How to Select Pipe Sizes for Refinery Process Piping Systems
In refinery process piping systems, the selection of pipe sizes is typically more complex than in ordinary industrial piping. Refinery facilities are not only subject to operating conditions such as:
- High temperatures
- Corrosive media
- Pressure fluctuations
- Continuous operation
but must also withstand the long-term effects of frequent thermal expansion and pressure cycling. As a result, refinery piping systems generally adopt a more conservative approach to sizing, wall thickness, and material selection.
For example:
- Small process branch lines typically use NPS 1–4 (DN25–DN100)
- Main process piping commonly uses NPS 6–12 (DN150–DN300)
- Large transfer lines may reach NPS 16–24 (DN400–DN600)
The wall thickness of steel pipes gradually decreases over time. Therefore, engineers typically do not select wall thickness based solely on the theoretical design pressure; instead, they add a corrosion allowance to compensate for long-term corrosion loss.
Choosing ASME B36.10M Pipe Size for Fire Protection Systems
Because fire suppression systems must deliver a steady flow of water quickly during emergencies, pipe diameter design not only affects water delivery capacity but also directly impacts the fire-extinguishing efficiency of the entire sprinkler system.
DN25–DN100 is typically used for sprinkler branch lines, as smaller pipe diameters make it easier to control sprinkler flow distribution while reducing system installation costs. Meanwhile, DN150–DN250 is better suited for fire main piping to ensure a high water supply capacity during fire emergencies.
ALLLAND Steel Pipe offers fire sprinkler pipe products that comply with standards such as ASTM A53 and ASTM A795. We also support a wide range of fire protection system fabrication needs, including galvanized steel pipe, grooved pipe, and threaded pipe, to better meet the application requirements of commercial building and industrial fire protection projects.
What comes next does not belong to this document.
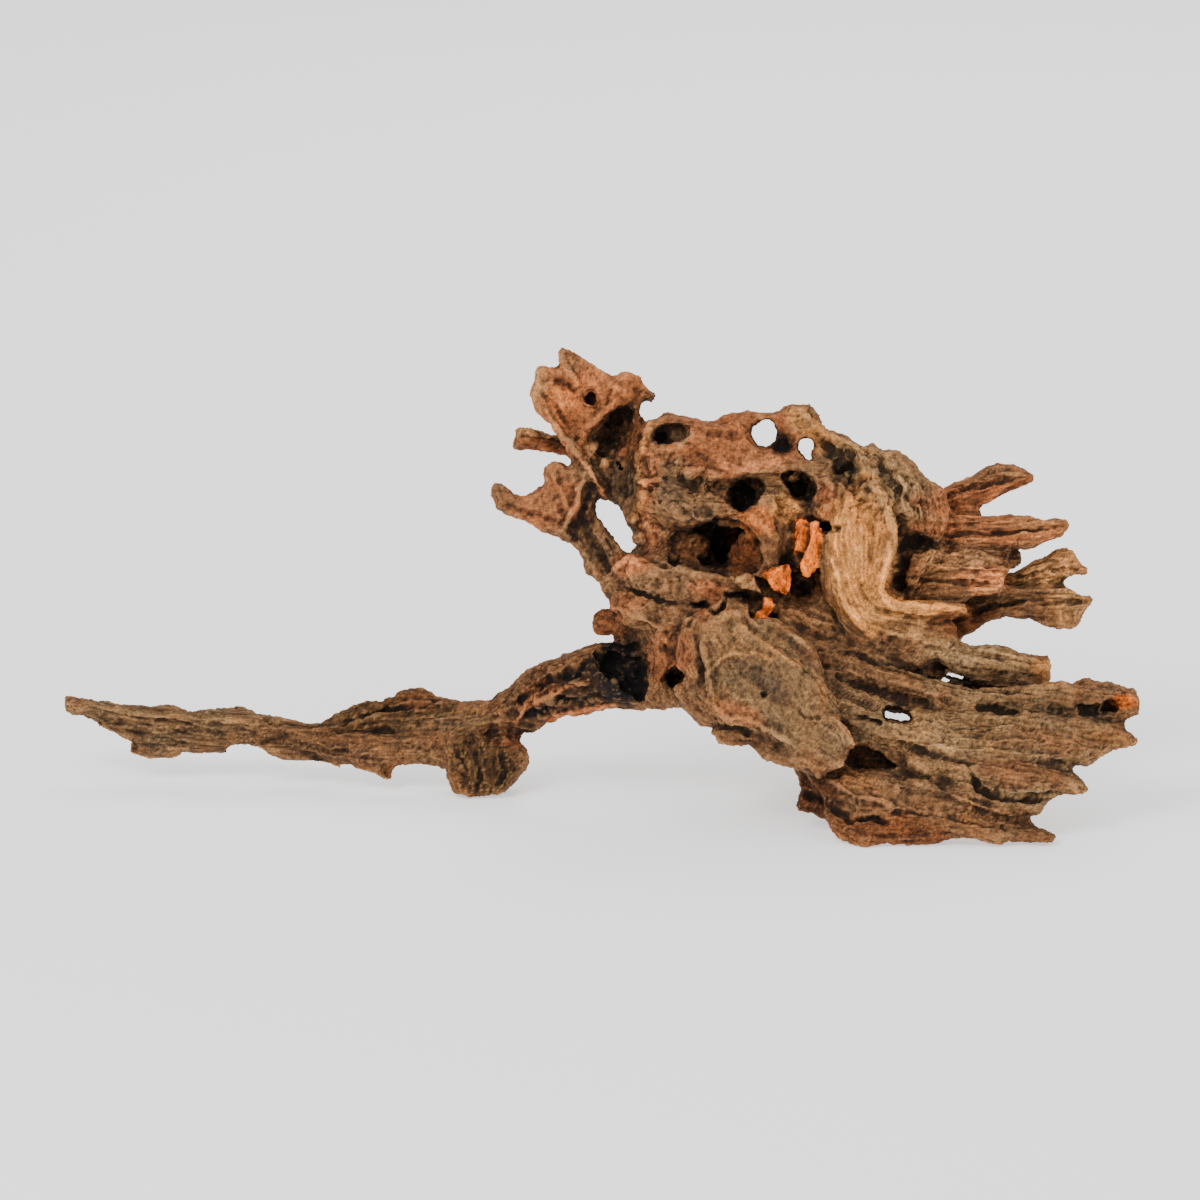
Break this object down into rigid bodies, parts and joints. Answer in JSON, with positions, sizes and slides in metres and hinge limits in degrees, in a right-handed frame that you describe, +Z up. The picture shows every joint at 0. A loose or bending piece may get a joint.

- DN25–DN32 are commonly used for individual sprinkler branches
- DN40–DN65 are commonly used for zone sprinkler distribution lines
- DN80–DN100 are more commonly used for floor-level fire piping
This “small branch” design effectively controls water velocity and maintains system pressure balance,
thereby ensuring that all sprinkler heads receive a uniform water supply during a fire.
Pipe Size Selection in Oil & Gas Transmission Pipelines
Oil and gas pipelines often need to transport large volumes of fluid over long distances; in large-scale oil and gas pipeline projects, trunk lines typically use larger pipe sizes.
Trunk lines typically use pipe sizes ranging from DN600 to DN1200 (NPS 24–48) or even larger, whereas gathering lines generally use smaller diameters, such as DN50 to DN300 (NPS 2–12).
In terms of material selection, the American Petroleum Institute (API) 5L is one of the most fundamental line pipe standards for oil and gas transmission pipelines.
When pipe sizes exceed DN600 (NPS 24), industrial projects typically begin to widely adopt:
- LSAW pipe
- DSAW pipe
- SSAW pipe
rather than seamless pipe. This is because as pipe diameter increases, the difficulty of manufacturing seamless pipe rises sharply.
In modern oil and gas transmission engineering, SMLS pipe is still widely used in medium- and small-diameter high-pressure systems, while LSAW pipe is gradually becoming the dominant choice for large-diameter long-distance pipelines.
In large-scale oil and gas pipeline projects, whether steel pipe manufacturers possess stable large-diameter forming capabilities, automated welding processes, and experience with API 5L projects often directly impacts pipeline welding quality and the reliability of long-distance transportation.
ASME B36.10M vs ASME B36.19M
| Item | ASME B36.10M | ASME B36.19M |
| Main Material | Carbon Steel | Stainless Steel |
| Typical Application | Industrial Pressure Pipe | Stainless Process Pipe |
| Common Schedules | SCH 40 / 80 / 160 | SCH 10S / 40S |
| Corrosion Resistance | Depends on material | Higher |
*Due to the different material properties of stainless steel:
Many wall thickness specifications in B36.19M are not entirely consistent with those in B36.10M.
In particular, SCH 10S and SCH 40S are more common specifications for stainless steel pipes.
FAQ
STD means “Standard Weight,” a traditional pipe wall thickness classification in ASME B36.10M. In many pipe sizes, STD is approximately equal to SCH 40, but they are not always identical for all NPS ranges.
No. SCH 80 only indicates wall thickness, not manufacturing method. SCH 80 pipes can be seamless (SMLS), ERW, or welded pipes depending on project requirements and pressure conditions.
ASME B36.10M keeps the pipe OD fixed within the same NPS to ensure compatibility with flanges, fittings, and valves. Different schedules are achieved by changing wall thickness to meet various pressure requirements.
Which pipe schedule is best for high pressure?
Higher schedules such as SCH 80, SCH 120, SCH 160, and XXS are commonly used for high-pressure applications because thicker walls provide greater pressure resistance and structural strength.
Can ASME B36.10M pipe be galvanized?
Yes. ASME B36.10M only defines pipe dimensions, not surface treatment. Carbon steel pipes manufactured under this standard can be hot-dip galvanized to improve corrosion resistance and service life.
Conclusion
ASME B36.10M is not merely a set of pipe size standards; it is the cornerstone for achieving dimensional standardization and engineering compatibility in industrial piping systems worldwide.
From SCH 10 to SCH 160, different pipe schedules correspond to varying levels of pressure capability, corrosion allowance, mechanical strength, and project cost.
In practical engineering applications, the selection of a pipe schedule typically requires a comprehensive consideration of:
•Design pressure
•Operating temperature
•Corrosion conditions
•Welding requirements
•Overall project budget
For oil and gas, refinery, boiler, and fire protection systems, the appropriate selection of ASME B36.10M pipe sizes, schedules, and suppliers is not only critical to system safety but also directly impacts the long-term operational stability, maintenance intervals, and overall project costs of the piping system.